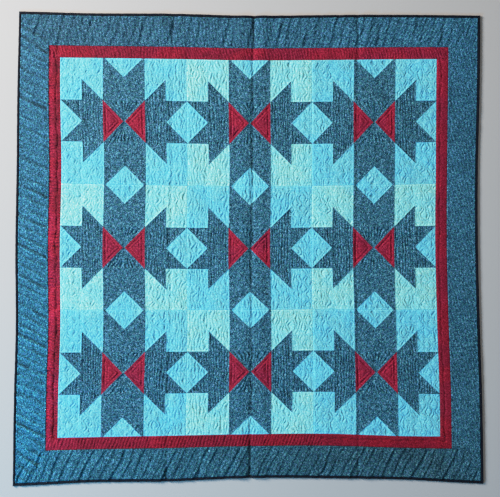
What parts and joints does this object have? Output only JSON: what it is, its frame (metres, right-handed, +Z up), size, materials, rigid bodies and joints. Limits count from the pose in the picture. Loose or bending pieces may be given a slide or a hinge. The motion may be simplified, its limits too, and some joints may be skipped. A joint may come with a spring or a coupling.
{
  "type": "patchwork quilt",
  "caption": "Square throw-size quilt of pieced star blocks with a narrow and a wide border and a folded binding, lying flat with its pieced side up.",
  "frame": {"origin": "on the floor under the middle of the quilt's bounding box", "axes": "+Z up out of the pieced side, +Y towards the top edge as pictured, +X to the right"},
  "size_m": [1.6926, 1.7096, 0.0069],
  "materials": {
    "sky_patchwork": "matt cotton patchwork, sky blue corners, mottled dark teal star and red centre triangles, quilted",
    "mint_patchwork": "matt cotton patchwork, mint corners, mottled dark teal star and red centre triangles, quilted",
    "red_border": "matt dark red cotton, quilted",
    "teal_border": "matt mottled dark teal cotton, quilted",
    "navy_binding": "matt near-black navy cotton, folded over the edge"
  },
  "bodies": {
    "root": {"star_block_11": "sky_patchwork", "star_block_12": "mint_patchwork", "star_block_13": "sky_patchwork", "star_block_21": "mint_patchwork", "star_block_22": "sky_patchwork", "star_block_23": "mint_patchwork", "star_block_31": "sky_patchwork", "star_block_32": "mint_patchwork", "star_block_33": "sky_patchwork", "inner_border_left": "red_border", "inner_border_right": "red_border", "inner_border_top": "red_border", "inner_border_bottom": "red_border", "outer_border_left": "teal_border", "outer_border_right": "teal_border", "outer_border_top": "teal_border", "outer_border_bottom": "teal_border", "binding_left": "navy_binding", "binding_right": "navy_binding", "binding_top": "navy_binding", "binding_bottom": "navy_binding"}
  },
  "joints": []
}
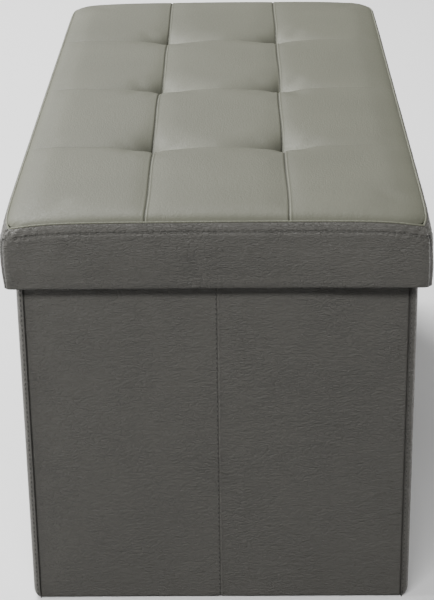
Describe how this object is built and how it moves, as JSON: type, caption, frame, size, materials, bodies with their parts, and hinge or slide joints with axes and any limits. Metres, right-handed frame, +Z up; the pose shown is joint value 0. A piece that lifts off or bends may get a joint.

*Set exercise*
Where does the word "type" appear? Return each line that holds it.

*Solution*
  "type": "patchwork quilt",
Describe how this object is built and how it moves, as JSON: type, caption, frame, size, materials, bodies with their parts, and hinge or slide joints with axes and any limits. Metres, right-handed frame, +Z up; the pose shown is joint value 0. A piece that lifts off or bends may get a joint.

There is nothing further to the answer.